In a power outage, a portable generator may be needed. But be careful - if not used properly, generators can cause carbon monoxide poisoning, electric shock, or fire.
If you run a portable generator in a power outage, follow these safety guidelines:
NEVER use a generator in an enclosed or partly enclosed space. Generators produce high levels of carbon monoxide quickly. You cannot smell or see carbon monoxide. It can be deadly.
If you feel sick, dizzy, or weak while using a generator, get fresh air right away. If you feel seriously ill, get immediate medical attention. Do not delay! Tell medical staff you suspect carbon monoxide poisoning.
If you became ill indoors, let the fire department determine when it is safe to re-enter the building.
Turn off electrical devices before you connect them to a generator or generator-powered circuit. After a generator is running, switch connected devices on one by one. Shut them down again before you switch back to Georgia Power service.
Carefully follow the manufacturer's technical information. Be sure your generator is rated for 240-volt loads, as well as 120-volt, if you hook up larger appliance like ranges, well pumps or dryers.

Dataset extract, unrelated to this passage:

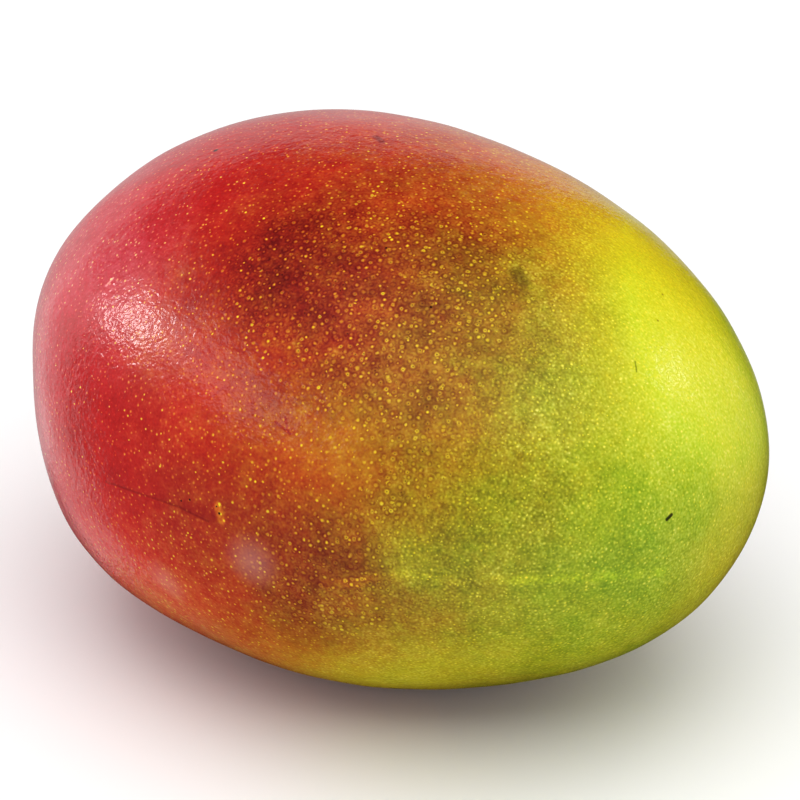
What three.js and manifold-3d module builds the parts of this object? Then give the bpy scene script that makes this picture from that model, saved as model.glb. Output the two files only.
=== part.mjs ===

Inspect and maintain your generator. Keep fresh gas in the tank. Run the generator periodically so it's ready when you need it.
NEVER try to restore power to a house by plugging a generator into a wall outlet. This extremely dangerous practice - backfeeding - can electrocute repair crew workers or neighbors who use your same utility transformer. Backfeeding also bypasses household circuit protection devices, risking fire. (If you must connect the generator to house wiring for power, have a qualified electrician handle the installation in compliance with electrical codes.)
NEVER use a portable generator in rain or wet conditions. Operate a generator on a dry surface under an open structure (like a canopy). Dry your hands before you touch a generator.
Plug appliances directly into a generator. If you use an extension cord, make sure it is:
Rated (in watts or amps) at least equal to the total connected appliance loads.
Free of cuts or tears.
A cord with a three-pronged plug and a grounding pin.
Use permanently installed, stationary generators during power outages, if possible. They're best for backup power to a home. But watch for overloads. Too much demand on a generator can overheat it or stress its parts, causing a breakdown.